In Floor Heat Tubing Planning Guide
Why Tube Planning Matters
In floor heating works best when the tube plan is balanced. A good layout avoids long loops, cold edges, and uneven flow. This calculator gives a fast planning estimate before material orders are prepared.
Area and Spacing
The tool starts with the heated area. It removes any excluded space, such as cabinets, tubs, islands, or fixed equipment. Then it converts tube spacing into feet. Narrow spacing uses more tube and gives a stronger heat spread. Wider spacing uses less tube, but may create cooler bands on floors.
Lead Length and Waste
Lead length is also important. Every loop must travel from the manifold to the room and back again. The calculator adds that travel after it estimates the active tube placed in the floor. A waste percentage is included for bends, trimming, layout changes, and field errors.
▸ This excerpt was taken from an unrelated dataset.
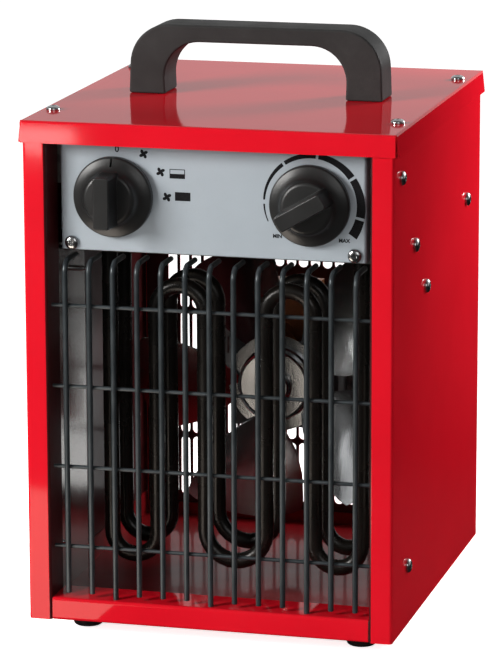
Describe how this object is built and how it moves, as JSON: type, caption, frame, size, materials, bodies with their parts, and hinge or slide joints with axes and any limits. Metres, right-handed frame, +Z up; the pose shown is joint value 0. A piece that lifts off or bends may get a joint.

This makes the final tubing order more realistic.
Loop Length Control
Loop length control is the main design check. Hydronic floor systems should not rely on one long circuit. Long circuits create higher pressure loss and weaker flow. The calculator divides the estimated tubing by your maximum loop length. It then shows loop count and average loop length. This helps you decide whether another manifold port may be needed.
Flow and Cost
Heat load and flow are included for deeper planning. Enter a design heat load and a water temperature drop. The calculator estimates total gallons per minute using the hydronic rule. It also divides flow by loop count. This value helps when checking balancing valves, circulators, and manifold settings.
Budget Limits
Cost is handled with a simple tube price. The result shows estimated tubing cost only. It does not include plates, insulation, controls, pumps, fittings, labor, flooring, or permits. Use it as a tubing planning number, not as a full bid.
Design Checks
Tube size, installation method, and floor covering affect real performance. Concrete slabs transfer heat differently than underfloor staple up systems. Thick carpet and padding can slow heat movement. Always compare the output with a heat loss report and local product guidance. For large rooms, ask a designer to confirm spacing, water temperature, loop limits, and pump capacity.
Better Decisions
Use the calculator early in planning. Change spacing, lead length, and loop limits. Watch how each setting changes tube quantity. This makes design choices clearer before materials are purchased.